De Ceuta à Tanger, l’odyssée diplomatique de 72 véhicules tout-terrain espagnols
Depuis plus d’un mois, 72 véhicules tout-terrain flambant neufs attendaient, dans le port de Ceuta, leur transfert au Maroc. Offerts par l’Espagne, ils devaient permettre de renforcer rapidement les patrouilles marocaines dans le nord du royaume et d’améliorer la lutte contre l’émigration clandestine.
Le cadeau espagnol était le bienvenu, mais la voie d’acheminement inacceptable pour les Marocains.

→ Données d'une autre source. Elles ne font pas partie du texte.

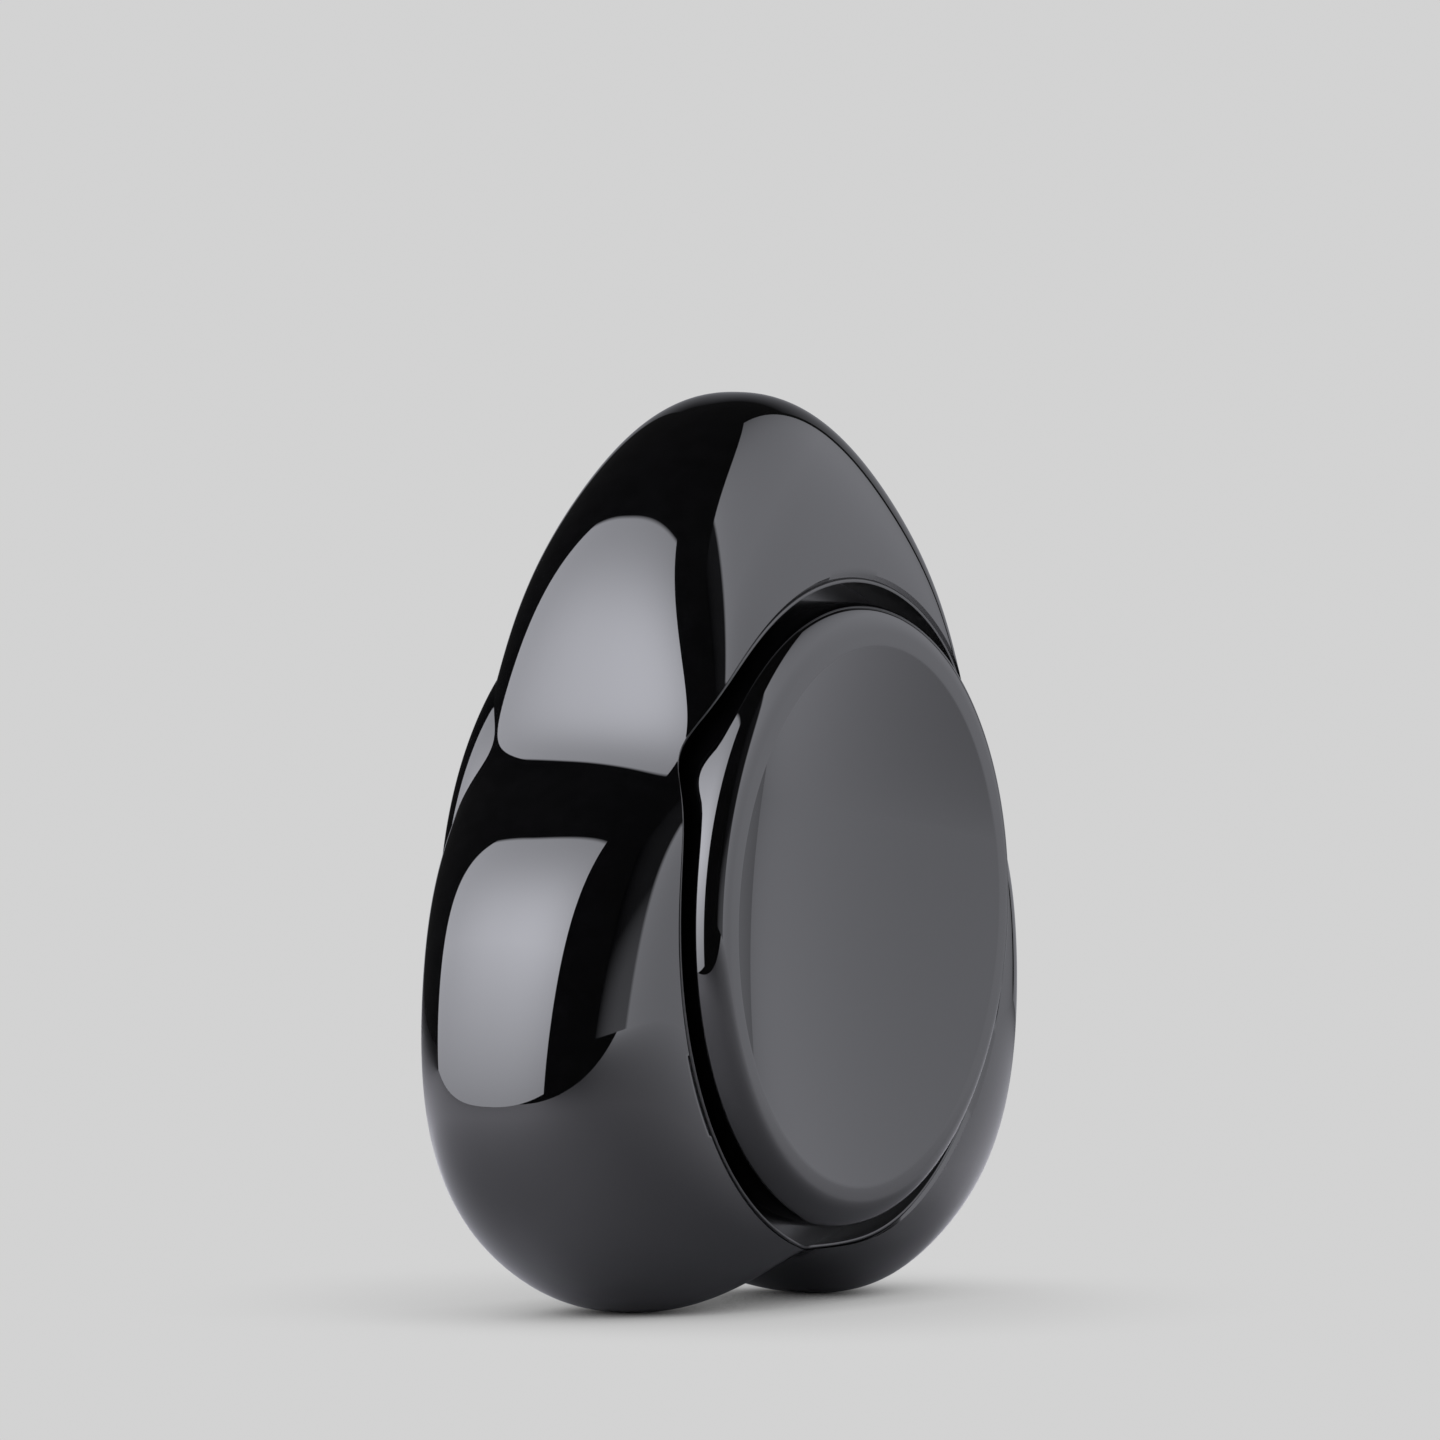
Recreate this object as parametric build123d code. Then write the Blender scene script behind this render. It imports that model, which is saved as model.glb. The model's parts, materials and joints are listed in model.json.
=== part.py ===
"""Three-lobed face roller: a polished stone body that turns on a ball bearing between two finger caps.

Frame: millimetres, +Z up, origin at the bearing's centre. The body and the caps turn about Y,
the front cap looks along -Y, and the roller stands on two of its lobes.
"""

import os
from math import cos, pi, radians, sin

from build123d import *

# --- driving dimensions ---------------------------------------------------------------------

# outline of the body in the XZ plane: a circle that three swells turn into a trefoil
OUTLINE_MEAN_R = 26.42  # mean radius of the outline
LOBE_SWELL = 4.61  # how far the lobes stand out and the waists draw in
LOBE_FLATTEN = -0.49  # second term of the swell
LOBE_POINT = 0.39  # third term of the swell
TOP_LOBE = 90  # angle of the lobe that points up

# cross-section of the body: a soft-cornered oval between the crown circle and the outline
CROWN_R = 18.0
BODY_HALF_T = 8.3
SIDE_ROUNDNESS = 2.1  # exponent across the lobe
FACE_ROUNDNESS = 2.3  # exponent through the thickness
SKIN_STATIONS = 14  # sections on each side of the middle plane
SKIN_POINTS = 72  # points around each section

# recess in each face, and the web that is left between the two
RECESS_R = 20.0
WEB_HALF_T = 5.0
RECESS_EDGE_R = 0.25

# bearing, a deep-groove ball bearing of the common 8 x 22 x 7 size
BEARING_OD = 22.0
BEARING_ID = 8.0
BEARING_HALF_W = 3.5
BALL_D = 3.969
BALL_COUNT = 7
BALL_PITCH_R = 7.5
GROOVE_PLAY = 0.03
OUTER_LAND_R = 8.9
INNER_LAND_R = 6.05
SHIELD_T = 0.3
SHIELD_SEAT_R = 9.6
SHIELD_HOLE_R = 6.3
SHIELD_INSET = 0.2
CAGE_R = (6.45, 8.5)
CAGE_Y = (-0.9, 2.6)
CAGE_PLAY = 0.05

# sleeve that holds the bearing in the stone
SLEEVE_OD = 26.0
SHOULDER_ID = 20.0
CIRCLIP_T = 1.0
CIRCLIP_GROOVE_D = 23.1
CIRCLIP_OD = 23.0
CIRCLIP_RADIAL_W = 1.6
CIRCLIP_GAP_DEG = 36
CIRCLIP_EAR_R = 1.5
CIRCLIP_EYE_D = 1.2

# stack between the two finger caps, measured outwards from the bearing
SHIM_T = 0.4
SHIM_OD = 11.0
HUB_BOSS_OD = 11.0
HUB_BOSS_END = 5.2
HUB_FLANGE_OD = 33.0
HUB_FLANGE_END = 6.1
SPINDLE_GAP = 0.05  # what lets each screw clamp its hub against the shim and the bearing
SCREW_SEAT = 4.8
SCREW_POCKET_D = 8.0
SCREW_D = 4.0
SCREW_HEAD_D = 7.0
SCREW_HEAD_T = 0.9
SCREW_TIP = 0.8
HEX_SOCKET = 2.5
HEX_DEPTH = 0.6
WASHER_T = 0.4
WASHER_D = (4.1, 7.0)
ADHESIVE_T = 0.2
ADHESIVE_D = (17.0, 31.0)

# finger cap
CAP_R = 18.6
CAP_FRONT = 9.8
CAP_SKIRT = 5.4
CAP_SIDE_END = 8.0
CAP_ROLL_R = 16.9  # where the flat rim starts to roll over the edge
DISH_R = 16.1
DISH_DEPTH = 2.4
CAP_POCKET_R = 16.7

SLIP = 0.02  # what separates a shaft and the bore that it is glued or clamped in


# --- helpers --------------------------------------------------------------------------------


def turned(outline):
    """Solid turned about the Y axis from (radius, y) points of its half section."""
    section = Polyline(*[(r, y, 0) for r, y in outline], close=True)
    return revolve(make_face(section), axis=Axis.Y)


def ring(inner_r, outer_r, y0, y1):
    """Plain ring or disc between two stations on the axis."""
    return turned([(inner_r, y0), (outer_r, y0), (outer_r, y1), (inner_r, y1)])


def disc(radius, y0, y1):
    return ring(0, radius, y0, y1)


def to_rear(shape):
    """The rear copy of a piece that is made for the front side."""
    return shape.mirror(Plane.XZ)


def outline_radius(angle):
    swell = radians(angle - TOP_LOBE)
    return (
        OUTLINE_MEAN_R
        + LOBE_SWELL * cos(3 * swell)
        + LOBE_FLATTEN * cos(6 * swell)
        + LOBE_POINT * cos(9 * swell)
    )


def skin_section(y):
    """Closed curve of the body's skin at one distance from the middle plane."""
    reach = max(0.0, 1 - abs(y / BODY_HALF_T) ** FACE_ROUNDNESS) ** (1 / SIDE_ROUNDNESS)
    points = []
    for i in range(SKIN_POINTS):
        angle = 360 * i / SKIN_POINTS
        r = CROWN_R + (outline_radius(angle) - CROWN_R) * reach
        points.append((r * cos(radians(angle)), y, r * sin(radians(angle))))
    knots = [i / SKIN_POINTS for i in range(SKIN_POINTS + 1)]
    return Wire([Edge.make_spline(points, periodic=True, parameters=knots)])


# --- body and bearing seat ------------------------------------------------------------------


def roller_body():
    turns = [pi / 2 * i / SKIN_STATIONS for i in range(-SKIN_STATIONS, SKIN_STATIONS + 1)]
    skin = Solid.make_loft([skin_section(BODY_HALF_T * sin(t)) for t in turns])
    recess = disc(RECESS_R, -2 * BODY_HALF_T, -WEB_HALF_T)
    blank = skin - recess - to_rear(recess)
    edges = [e for e in blank.edges() if on_recess_wall(e)]
    blank = fillet(edges, RECESS_EDGE_R)
    return blank - disc(SLEEVE_OD / 2, -WEB_HALF_T, WEB_HALF_T)


def on_recess_wall(edge):
    """Is this the edge where a recess wall comes out through the skin?"""
    middle = edge.position_at(0.5)
    return abs((middle.X**2 + middle.Z**2) ** 0.5 - RECESS_R) < 0.01 and abs(middle.Y) > WEB_HALF_T + 0.5


def bearing_sleeve():
    outer_r, bore_r = SLEEVE_OD / 2 - SLIP, BEARING_OD / 2
    groove_end = -BEARING_HALF_W - CIRCLIP_T - 0.05
    return turned(
        [
            (bore_r, -WEB_HALF_T),
            (outer_r, -WEB_HALF_T),
            (outer_r, WEB_HALF_T),
            (SHOULDER_ID / 2, WEB_HALF_T),
            (SHOULDER_ID / 2, BEARING_HALF_W),
            (bore_r, BEARING_HALF_W),
            (bore_r, -BEARING_HALF_W),
            (CIRCLIP_GROOVE_D / 2, -BEARING_HALF_W),
            (CIRCLIP_GROOVE_D / 2, groove_end),
            (bore_r, groove_end),
        ]
    )


def retaining_ring():
    """Internal circlip: an open ring with an eyed ear on each side of its gap."""
    y1, y0 = -BEARING_HALF_W, -BEARING_HALF_W - CIRCLIP_T
    outer_r = CIRCLIP_OD / 2
    middle_r = outer_r - CIRCLIP_RADIAL_W
    clip = ring(middle_r, outer_r, y0, y1)
    half_gap = radians(CIRCLIP_GAP_DEG / 2)
    far = 2 * outer_r
    wedge = make_face(
        Polyline(
            (0, y0 - 1, 0),
            (far * sin(half_gap), y0 - 1, far * cos(half_gap)),
            (-far * sin(half_gap), y0 - 1, far * cos(half_gap)),
            close=True,
        )
    )
    clip -= extrude(wedge, CIRCLIP_T + 2, dir=(0, 1, 0))
    ear_angle = half_gap + CIRCLIP_EAR_R / middle_r
    for side in (-1, 1):
        place = Pos(side * middle_r * sin(ear_angle), y1, middle_r * cos(ear_angle)) * Rot(90, 0, 0)
        ear = extrude(place * Circle(CIRCLIP_EAR_R), CIRCLIP_T)
        eye = extrude(place * Circle(CIRCLIP_EYE_D / 2), CIRCLIP_T)
        clip = clip + ear - eye
    return clip


def ball_groove():
    """Torus that the balls run in, with their play."""
    track = make_face(CenterArc((BALL_PITCH_R, 0, 0), BALL_D / 2 + GROOVE_PLAY, 0, 360))
    return revolve(track, axis=Axis.Y)


def bearing_outer_ring():
    w, seat = BEARING_HALF_W, BEARING_HALF_W - SHIELD_INSET - SHIELD_T
    outer_r = BEARING_OD / 2 - SLIP / 2
    blank = turned(
        [
            (SHIELD_SEAT_R, -w),
            (outer_r, -w),
            (outer_r, w),
            (SHIELD_SEAT_R, w),
            (SHIELD_SEAT_R, seat),
            (OUTER_LAND_R, seat),
            (OUTER_LAND_R, -seat),
            (SHIELD_SEAT_R, -seat),
        ]
    )
    return blank - ball_groove()


def bearing_inner_ring():
    return ring(BEARING_ID / 2, INNER_LAND_R, -BEARING_HALF_W, BEARING_HALF_W) - ball_groove()


def balls(radius):
    places = [360 * i / BALL_COUNT for i in range(BALL_COUNT)]
    centres = [(BALL_PITCH_R * cos(radians(a)), 0, BALL_PITCH_R * sin(radians(a))) for a in places]
    return [Pos(*c) * Sphere(radius) for c in centres]


def bearing_cage():
    """Snap-in cage: a ring whose pockets are open on the front side."""
    cage = ring(*CAGE_R, *CAGE_Y)
    for pocket in balls(BALL_D / 2 + CAGE_PLAY):
        cage -= pocket
    return cage


def bearing_shield():
    y1 = -BEARING_HALF_W + SHIELD_INSET
    return ring(SHIELD_HOLE_R, SHIELD_SEAT_R, y1, y1 + SHIELD_T)


# --- stack that carries the finger caps -----------------------------------------------------


def hub_start():
    return BEARING_HALF_W + SHIM_T


def spindle():
    half_length = hub_start() - SPINDLE_GAP
    return ring(SCREW_D / 2, BEARING_ID / 2 - SLIP / 2, -half_length, half_length)


def hub():
    """Flanged hub that the screw clamps against the shim; a pocket takes the screw's head."""
    screw_hole_r = SCREW_D / 2 + 0.1
    return turned(
        [
            (screw_hole_r, -hub_start()),
            (HUB_BOSS_OD / 2, -hub_start()),
            (HUB_BOSS_OD / 2, -HUB_BOSS_END),
            (HUB_FLANGE_OD / 2, -HUB_BOSS_END),
            (HUB_FLANGE_OD / 2, -HUB_FLANGE_END),
            (SCREW_POCKET_D / 2, -HUB_FLANGE_END),
            (SCREW_POCKET_D / 2, -SCREW_SEAT),
            (screw_hole_r, -SCREW_SEAT),
        ]
    )


def hub_screw():
    head_start = -SCREW_SEAT - WASHER_T
    head_end = head_start - SCREW_HEAD_T
    shank = disc(SCREW_D / 2 - SLIP, head_start, -SCREW_TIP)
    head = disc(SCREW_HEAD_D / 2, head_end, head_start)
    socket_start = Pos(0, head_end, 0) * Rot(90, 0, 0)
    socket = extrude(
        socket_start * RegularPolygon(HEX_SOCKET / 2, 6, major_radius=False), -HEX_DEPTH
    )
    return head + shank - socket


def lock_washer():
    inner_d, outer_d = WASHER_D
    return ring(inner_d / 2, outer_d / 2, -SCREW_SEAT - WASHER_T, -SCREW_SEAT)


def shim():
    return ring(BEARING_ID / 2, SHIM_OD / 2, -hub_start(), -BEARING_HALF_W)


def adhesive_ring():
    inner_d, outer_d = ADHESIVE_D
    return ring(inner_d / 2, outer_d / 2, -HUB_FLANGE_END - ADHESIVE_T, -HUB_FLANGE_END)


def finger_cap():
    """Dished cap: a spherical dish, a flat rim, a rolled edge, and a back with a pocket for the hub."""
    floor_y = -CAP_FRONT + DISH_DEPTH
    back_y = -HUB_FLANGE_END - ADHESIVE_T
    bowl_r = (DISH_R**2 + DISH_DEPTH**2) / (2 * DISH_DEPTH)
    half_angle = pi / 2 - 0.5 * (DISH_R / bowl_r)
    on_bowl = (bowl_r * cos(half_angle), floor_y - bowl_r + bowl_r * sin(half_angle))
    bowl = ThreePointArc((0, floor_y), on_bowl, (DISH_R, -CAP_FRONT))
    rim = Line((DISH_R, -CAP_FRONT), (CAP_ROLL_R, -CAP_FRONT))
    roll = EllipticalCenterArc(
        (CAP_ROLL_R, -CAP_SIDE_END),
        CAP_R - CAP_ROLL_R,
        CAP_FRONT - CAP_SIDE_END,
        start_angle=270,
        arc_size=90,
    )
    side_and_back = Polyline(
        (CAP_R, -CAP_SIDE_END),
        (CAP_R, -CAP_SKIRT),
        (CAP_POCKET_R, -CAP_SKIRT),
        (CAP_POCKET_R, back_y),
        (0, back_y),
        (0, floor_y),
    )
    return revolve(make_face([bowl, rim, roll, side_and_back]), axis=Axis.Y)


# --- export ---------------------------------------------------------------------------------

os.makedirs("parts", exist_ok=True)

pieces = {
    "roller_body": roller_body(),
    "bearing_sleeve": bearing_sleeve(),
    "retaining_ring": retaining_ring(),
    "bearing_outer_ring": bearing_outer_ring(),
    "bearing_inner_ring": bearing_inner_ring(),
    "bearing_balls": Compound(children=balls(BALL_D / 2)),
    "bearing_cage": bearing_cage(),
    "spindle": spindle(),
}

paired = {
    "bearing_{}_shield": bearing_shield(),
    "{}_shim": shim(),
    "{}_hub": hub(),
    "{}_lock_washer": lock_washer(),
    "{}_hub_screw": hub_screw(),
    "{}_adhesive_ring": adhesive_ring(),
    "{}_finger_cap": finger_cap(),
}
for name, front in paired.items():
    pieces[name.format("front")] = front
    pieces[name.format("rear")] = to_rear(front)

for name, piece in pieces.items():
    export_step(piece, f"parts/{name}.step")
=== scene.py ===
"""Looks of the three-lobed face roller: polished black stone, turned metal inside, a pale studio.

Metres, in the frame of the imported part: +Z up, the turning axis is Y, the front cap looks along -Y.
"""

import json
from math import acos, asin, atan2, copysign, cos, hypot, pi, radians, sin

import bmesh
import bpy
from mathutils import Matrix, Vector


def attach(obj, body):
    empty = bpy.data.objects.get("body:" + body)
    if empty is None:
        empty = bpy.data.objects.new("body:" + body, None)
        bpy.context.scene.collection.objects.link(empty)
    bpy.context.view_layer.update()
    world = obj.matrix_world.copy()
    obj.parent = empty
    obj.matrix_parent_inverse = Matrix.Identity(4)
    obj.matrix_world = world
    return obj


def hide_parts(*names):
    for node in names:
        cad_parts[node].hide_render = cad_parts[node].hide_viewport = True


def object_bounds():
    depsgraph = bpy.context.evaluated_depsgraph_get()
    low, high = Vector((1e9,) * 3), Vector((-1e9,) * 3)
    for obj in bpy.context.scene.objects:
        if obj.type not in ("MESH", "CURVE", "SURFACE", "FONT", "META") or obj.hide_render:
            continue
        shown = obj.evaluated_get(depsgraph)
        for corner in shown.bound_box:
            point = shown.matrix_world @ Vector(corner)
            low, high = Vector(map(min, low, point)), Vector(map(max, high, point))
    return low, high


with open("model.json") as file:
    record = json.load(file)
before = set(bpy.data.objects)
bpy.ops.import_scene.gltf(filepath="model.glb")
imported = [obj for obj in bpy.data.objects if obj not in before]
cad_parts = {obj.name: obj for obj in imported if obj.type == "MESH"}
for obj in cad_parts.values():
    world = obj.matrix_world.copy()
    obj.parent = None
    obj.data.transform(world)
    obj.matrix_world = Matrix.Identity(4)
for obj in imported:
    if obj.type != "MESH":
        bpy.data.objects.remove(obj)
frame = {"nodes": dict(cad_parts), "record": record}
cad_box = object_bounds()
nodes = frame["nodes"]
scene = bpy.context.scene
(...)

Officiellement, il n’y a pas de relations commerciales entre le royaume chérifien et la minuscule enclave espagnole de Ceuta, dont le Maroc revendique la souveraineté. Des centaines de milliers de touristes traversent la frontière sans problème dans les deux sens. La contrebande fleurit. Mais aucun poste de douane n’existe côté marocain.
Un mois de négociations entre Rabat et Madrid s’est conclu, mercredi 4 octobre, par un compromis. Un navire marocain devait accoster dans la soirée à Ceuta et embarquer les véhicules offerts par l’Espagne avant de les décharger dans le port marocain de Tanger, distant seulement de quelques dizaines de kilomètres. Rabat souhaitait qu’entre Ceuta et Tanger, le navire puisse faire escale dans un port espagnol pour faire oublier qu’il venait de l’enclave espagnole, mais Madrid a refusé.
« Si le ministère de l’intérieur (espagnol) avait envoyé les véhicules à Melilla (l’autre enclave espagnole, dotée, elle, d’une frontière commerciale), il n’y aurait pas eu de problème », a fait observer sous couvert d’anonymat un diplomate espagnol partie prenante aux négociations entre les deux pays.
L’affaire a fait grand bruit. Au Maroc, tandis que les autorités évitaient de commenter l’incident, la presse ne s’est pas privée d’accuser l’Espagne de néocolonialisme. Attajdid, un journal à fort tirage proche des islamistes, a titré, il y a quelques jours : « L’Espagne met à profit son aide au Maroc pour renforcer sa présence coloniale ». La - coûteuse - solution d’un transfert par voie maritime est perçue par la presse locale comme une victoire de la diplomatie marocaine.
A Ceuta, ville conservatrice, l’affaire a également agité l’opinion. Représentant du Parti populaire (PP), l’avocat Francisco Antonio Gonzalez a parlé d’une « humiliation subie par l’Espagne ». Et une déclaration de protestation commune par l’Assemblée communale est à l’étude. Le seul à essayer de présenter l’affaire sous un jour positif est le représentant du gouvernement à Ceuta, Jenaro Garcia Arreciado. « C’est la première fois en quarante ans qu’un chargement destiné au Maroc quitte le port (de Ceuta), » a-t-il fait observer.